[Records with modeling code]
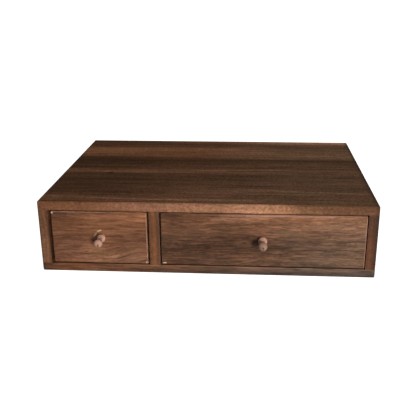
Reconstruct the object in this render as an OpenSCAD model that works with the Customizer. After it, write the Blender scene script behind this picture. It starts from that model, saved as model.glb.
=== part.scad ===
// Wooden puzzle box: a flat walnut case with a small and a large drawer.
// The small drawer's peg turns a hidden latch, and a bolt in the divider locks the large drawer.
// Millimetres. Origin: centre of the case's underside. +Z is up and the drawers open towards -Y.

/* [Case] */
// Outside width of the case
case_w = 305; // [290:1:340]
// Outside depth of the case, front to back
case_d = 227; // [215:1:260]
// Outside height of the case
case_h = 68.5; // [64:0.5:76]
// Thickness of the two side boards
side_t = 9; // [8:0.5:11]
// Thickness of the upright between the drawers
divider_t = 9.5; // [9:0.5:12]
// Thickness of the top
top_t = 8.5; // [8:0.5:10]
// Thickness of the bottom
bottom_t = 8; // [7.5:0.5:10]
// Thickness of the back panel
back_t = 8; // [6:0.5:9]
// Clear width of the small drawer's bay
small_bay_w = 92; // [86:1:100]
// Chamfer on the outer arrises of the case
case_ease = 0.9; // [0.4:0.1:1.2]

/* [Glued-up boards] */
// Width of the top's front board
top_front_w = 99; // [90:1:105]
// Width of the top's middle board
top_middle_w = 48; // [40:1:55]
// Width of the bottom's front board
bottom_front_w = 105; // [95:1:115]

/* [Drawers] */
// Thickness of a drawer front
front_t = 10; // [9.5:0.5:12]
// Thickness of the drawer sides and backs
wall_t = 6; // [5.5:0.5:7]
// Thickness of a drawer's bottom panel
panel_t = 3; // [2.5:0.5:4]
// Length of the small drawer, front to back
small_len = 165; // [155:1:170]
// Gap to the left and to the right of the small drawer
small_gaps = [2.6, 1.8]; // [0.8:0.1:3]
// Gap to the left and to the right of the large drawer
large_gaps = [1.3, 0.9]; // [0.8:0.1:3]
// Gap under and over a drawer front
front_gaps = [0.9, 1.1]; // [0.5:0.1:1.5]
// Chamfer on the edges of a drawer front
front_ease = 0.8; // [0.4:0.1:1.2]

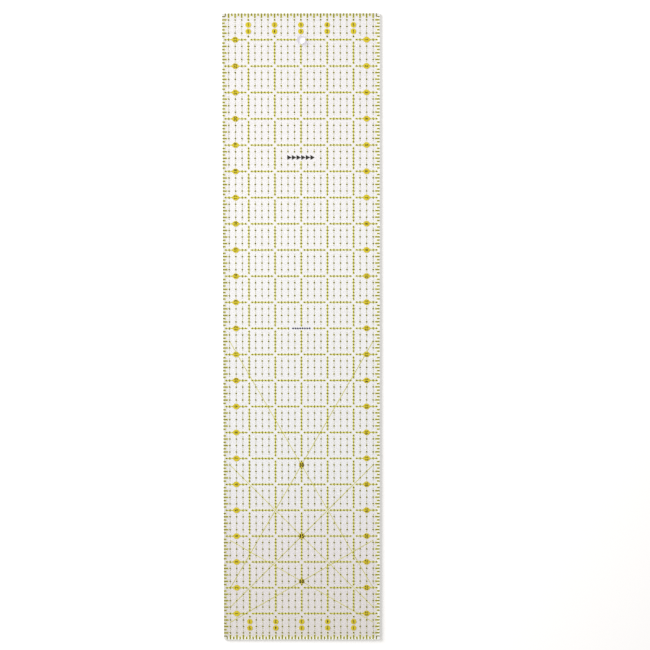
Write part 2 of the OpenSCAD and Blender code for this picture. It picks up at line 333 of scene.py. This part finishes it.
def lamps_pass(tree, surface, tint):
    """The surface, but light from the lamps goes straight through, so that it lights what is under it."""
    path = node(tree, "LightPath").outputs
    passing = node(tree, "Math", {0: path["Is Shadow Ray"], 1: path["Is Diffuse Ray"]}, operation="MAXIMUM")
    clear = node(tree, "BsdfTransparent", {"Color": tint}).outputs["BSDF"]
    return node(tree, "MixShader", {0: passing.outputs[0], 1: surface, 2: clear}).outputs[0]


def face_material():
    """The sheet's polished faces, with a little handling haze and faint scratches along the ruler."""
    made = new_material("acrylic_faces")
    tree = made.node_tree
    haze = noise(tree, 14, 3)
    scratch = noise(tree, 1, 2, stretch=(2600, 24, 900))
    bump = node(tree, "Bump", {"Height": scratch, "Strength": 0.06, "Distance": 0.00001}).outputs["Normal"]
    colour = blend(tree, haze, (0.985, 0.99, 0.985), (0.995, 0.995, 0.99))
    glass = node(tree, "BsdfPrincipled", {"Base Color": colour, "Roughness": spread(tree, haze, 0.0, 0.02),
                                          "IOR": ACRYLIC_IOR, "Transmission Weight": 1.0, "Normal": bump})
    output(tree, lamps_pass(tree, glass.outputs["BSDF"], (0.935, 0.935, 0.93, 1)))
    return made


def edge_material(name, outer, inner):
    """Cut acrylic, half frosted, with cutter marks up it.

    Outer tints the lamps' light where it goes in, and inner where it comes out again.
    """
    made = new_material(name)
    tree = made.node_tree
    marks = noise(tree, 1, 3, stretch=(2400, 2400, 60))
    bump = node(tree, "Bump", {"Height": marks, "Strength": 0.35, "Distance": 0.00003}).outputs["Normal"]
    colour = blend(tree, marks, (0.80, 0.86, 0.83), (0.94, 0.96, 0.93))
    glass = node(tree, "BsdfPrincipled", {"Base Color": colour, "Roughness": spread(tree, marks, 0.12, 0.36),
                                          "IOR": ACRYLIC_IOR, "Transmission Weight": 1.0, "Normal": bump})
    frost = node(tree, "BsdfPrincipled", {"Base Color": colour, "Roughness": 0.6, "IOR": FROST_IOR,
                                          "Normal": bump})
    satin = node(tree, "MixShader", {0: spread(tree, marks, 0.5, 0.8), 1: glass.outputs["BSDF"],
                                     2: frost.outputs["BSDF"]})
    inside = node(tree, "NewGeometry").outputs["Backfacing"]
    tint = blend(tree, inside, outer, inner)
    output(tree, lamps_pass(tree, satin.outputs[0], tint))
    return made


# Painted highlight: near the right and foot edges the coat's tint and painted shade fade out, which paints
# that strip of the sheet brighter.
EDGE_GLOW_FROM, EDGE_GLOW_TO = 0.0022, 0.0030  # metres from the edge over which the coat's tint comes in
# The coat's faint tint at the foot and the head, with painted shade that makes the sheet greyer towards both
# ends, most at the foot.
FOOT_TINT_AND_SHADE, HEAD_TINT_AND_SHADE = (0.940, 0.930, 0.928), (0.960, 0.957, 0.963)
# How far up the ruler, as a part of its length, and the tint there, with painted shade in it.
TINTS_AND_SHADE_BETWEEN = ((0.14, (0.957, 0.948, 0.958)), (0.26, (0.971, 0.973, 0.982)),
                 (0.66, (0.982, 0.982, 0.988)), (0.80, (0.977, 0.973, 0.981)))


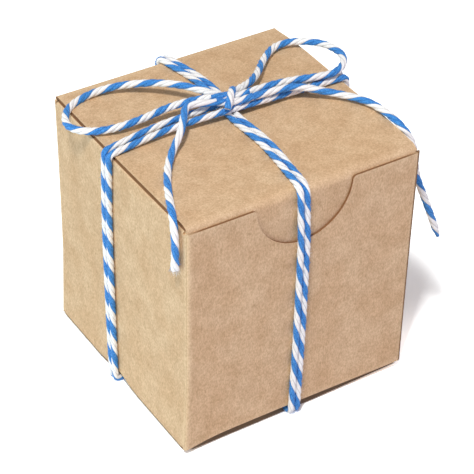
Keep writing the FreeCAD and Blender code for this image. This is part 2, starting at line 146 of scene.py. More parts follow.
# Where the tied carton departs from a true box: the lid is sprung up along its right edge
# between the hinge and the tuck, the hinge stands a little proud, the right panel leans out
# and the left one is drawn in. The left panel's foot is pushed down and out, except where
# the twine holds it up, and the front panel's lower edge sags to the right.
LID_SPRING = 0.95 * MM
HINGE_RISE = 0.65 * MM
RIGHT_LEAN = 0.9 * MM
LEFT_GIVE = 0.2 * MM
FOOT_DROP = 1.15 * MM
FOOT_SPLAY = 0.5 * MM
FRONT_DROP = 0.42 * MM
# how deep the front panel and the lid lie in the box: the board with a little to spare
FRONT_PANEL = 0.47 * MM
LID_PANEL = 0.49 * MM
# the lid's spring fades out this far in front of its middle and behind it
SPRING_REACH = 24 * MM
# where the foot's drop begins, going left, and where it is whole
FOOT_START, FOOT_END = -16 * MM, -25.2 * MM
# the twine on the left panel
LEFT_TWINE_Y = 1.5 * MM


def share(value, start, end):
    """0 at start and before it, 1 at end and past it."""
    return min(max((value - start) / (end - start), 0.0), 1.0)


def settle(point):
    """Where a point of the carton's outside lies once it is tied and stands."""
    x, y, z = point
    height = share(z, BOTTOM, LID)
    if y < FRONT_PANEL - SIDE:
        z -= FRONT_DROP * share(x, 0.0, SIDE) * share(height, 0.25, 0.0)
    if z > LID - LID_PANEL:
        arch = max(1 - (abs(y) / SPRING_REACH) ** 4, 0.0)
        z += LID_SPRING * share(x, 2 * MM, SIDE) * arch
    z += HINGE_RISE * share(y, 0.0, SIDE) * share(height, 0.85, 0.99)
    foot = share(x, FOOT_START, FOOT_END) ** 2 * share(height, 0.3, 0.0)
    z -= FOOT_DROP * foot * share(abs(y - LEFT_TWINE_Y), 1.2 * MM, 6 * MM)
    leaning = RIGHT_LEAN * (0.3 + 0.7 * height ** 2) * share(x, 12 * MM, SIDE)
    giving = LEFT_GIVE * math.sin(math.pi * height) * share(x, 0.0, -SIDE) * share(y, -SIDE, SIDE)
    return Vector((x + leaning + giving - FOOT_SPLAY * foot, y, z))


# Twine: routes

# Points of the bow in mm: X, Y and the height of the twine's centre over the lid.
LOOP_LEFT = [
    (-1.6, 7.7, 3.5),
    (-3.1, 9.9, 3.75),
    (-5.4, 12.9, 3.7),
    (-8.9, 16.6, 3.1),
    (-13.2, 19.7, 2.3),
    (-17.8, 21.4, 1.5),
    (-22.6, 21.1, 1.0),
    (-26.5, 18.8, 0.9),
    (-28.9, 13.7, 0.9),
    (-25.1, 9.1, 1.2),
    (-18.3, 7.3, 1.9),
    (-9.6, 7.6, 2.8),
    (-4.4, 6.2, 3.5),
    (-1.9, 4.8, 3.85),
]
LOOP_RIGHT = [
    (5.3, 5.6, 3.35),
    (7.6, 6.2, 3.15),
    (11.4, 9.0, 2.7),
    (15.5, 13.5, 2.2),
    (20.7, 17.3, 2.0),
    (25.3, 15.9, 2.5),
    (28.7, 11.3, 3.2),
    (29.4, 6.4, 3.6),
    (28.1, 2.9, 3.6),
    (24.7, 0.4, 3.5),
    (20.4, 1.0, 3.45),
    (15.0, 2.6, 3.55),
    (9.0, 3.0, 3.75),
    (5.4, 2.95, 3.75),
]
TAIL_LEFT = [
    (-1.9, 3.15, 3.7),
    (-4.3, 3.5, 4.1),
    (-6.2, 4.2, 4.2),
    (-8.0, 4.4, 4.05),
    (-9.8, 1.9, 3.7),
    (-12.2, -1.1, 2.7),
    (-15.2, -3.3, 1.4),
    (-18.6, -7.0, 0.85),
    (-21.3, -11.4, 0.85),
    (-23.6, -16.0, 0.85),
    (-25.3, -19.9, 1.0),
    (-26.6, -22.9, -0.6),
    (-26.7, -23.5, -4.9),
    (-26.8, -23.4, -9.1),
]
TAIL_RIGHT = [
    (5.3, 1.3, 3.65),
    (8.0, 1.15, 3.6),
    (11.2, 0.85, 3.6),
    (14.6, 0.15, 3.7),
    (18.0, -1.9, 2.85),
    (21.8, -4.7, 2.1),
    (25.0, -9.2, 2.1),
    (25.9, -14.3, 2.0),
    (26.4, -18.4, 1.3),
    (27.5, -20.8, -1.2),
    (28.6, -20.8, -5.0),
    (29.8, -19.8, -8.8),
    (30.7, -19.5, -12.2),
    (32.1, -20.2, -16.2),
    (33.9, -20.7, -21.2),
    (36.3, -20.9, -27.6),
]
# The strands that run through the knot: what each joins, its middle, and its turns.
KNOT_MIDDLES = [
    (LOOP_LEFT, (1.9, 4.9, 2.7), LOOP_RIGHT, (-1.1, 0.15, 0.0)),
    (LOOP_LEFT[::-1], (1.9, 3.2, 3.5), LOOP_RIGHT[::-1], (-1.1, 0.76, 0.0)),
    (TAIL_LEFT, (1.9, 1.4, 3.5), TAIL_RIGHT, (-1.1, 0.66, 0.0)),
]
# The turn of twine that binds them: up at the back, over the strands and down in front.
KNOT_BAND = [
    (4.2, 6.4, 0.9),
    (4.0, 6.4, 2.6),
    (3.0, 4.9, 4.1),
    (1.4, 2.9, 4.8),
    (0.0, 1.2, 4.5),
    (-0.9, 0.4, 3.4),
]


def over_lid(points):
    return [Vector((x * MM, y * MM, LID + z * MM)) for x, y, z in points]


def twine_path(name, points, closed=False):
    """Points close together along a smooth route that has these control points."""
    curve = bpy.data.curves.new(name, "CURVE")
    curve.dimensions = "3D"
    curve.resolution_u = 12
    spline = curve.splines.new("NURBS")
    spline.points.add(len(points) - 1)
    for control, point in zip(spline.points, points):
        control.co = (*point, 1.0)
    spline.order_u = 3
    spline.use_endpoint_u = not closed
    spline.use_cyclic_u = closed
    route = add_object(name, curve)
    line = bpy.data.meshes.new_from_object(route)
    path = [vertex.co.copy() for vertex in line.vertices]
    bpy.data.objects.remove(route)
    bpy.data.meshes.remove(line)
    return path


# Twine: the twisted strand

# A ply of the strand's section is a circle of its own: its radius and how far out its
# centre lies, both as shares of the strand's radius.
PLY_RADIUS = 0.6
PLY_CENTRE = 0.4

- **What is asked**
Repeat the entries above exactly, beginning at their first line and ending with the line that contains "bottom_front_w = 105; // [95:1:115]", with nothing added.

- **Response**
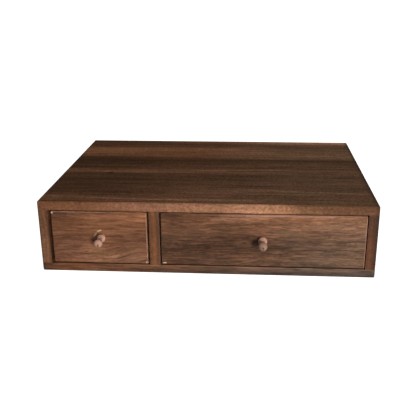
Reconstruct the object in this render as an OpenSCAD model that works with the Customizer. After it, write the Blender scene script behind this picture. It starts from that model, saved as model.glb.
=== part.scad ===
// Wooden puzzle box: a flat walnut case with a small and a large drawer.
// The small drawer's peg turns a hidden latch, and a bolt in the divider locks the large drawer.
// Millimetres. Origin: centre of the case's underside. +Z is up and the drawers open towards -Y.

/* [Case] */
// Outside width of the case
case_w = 305; // [290:1:340]
// Outside depth of the case, front to back
case_d = 227; // [215:1:260]
// Outside height of the case
case_h = 68.5; // [64:0.5:76]
// Thickness of the two side boards
side_t = 9; // [8:0.5:11]
// Thickness of the upright between the drawers
divider_t = 9.5; // [9:0.5:12]
// Thickness of the top
top_t = 8.5; // [8:0.5:10]
// Thickness of the bottom
bottom_t = 8; // [7.5:0.5:10]
// Thickness of the back panel
back_t = 8; // [6:0.5:9]
// Clear width of the small drawer's bay
small_bay_w = 92; // [86:1:100]
// Chamfer on the outer arrises of the case
case_ease = 0.9; // [0.4:0.1:1.2]

/* [Glued-up boards] */
// Width of the top's front board
top_front_w = 99; // [90:1:105]
// Width of the top's middle board
top_middle_w = 48; // [40:1:55]
// Width of the bottom's front board
bottom_front_w = 105; // [95:1:115]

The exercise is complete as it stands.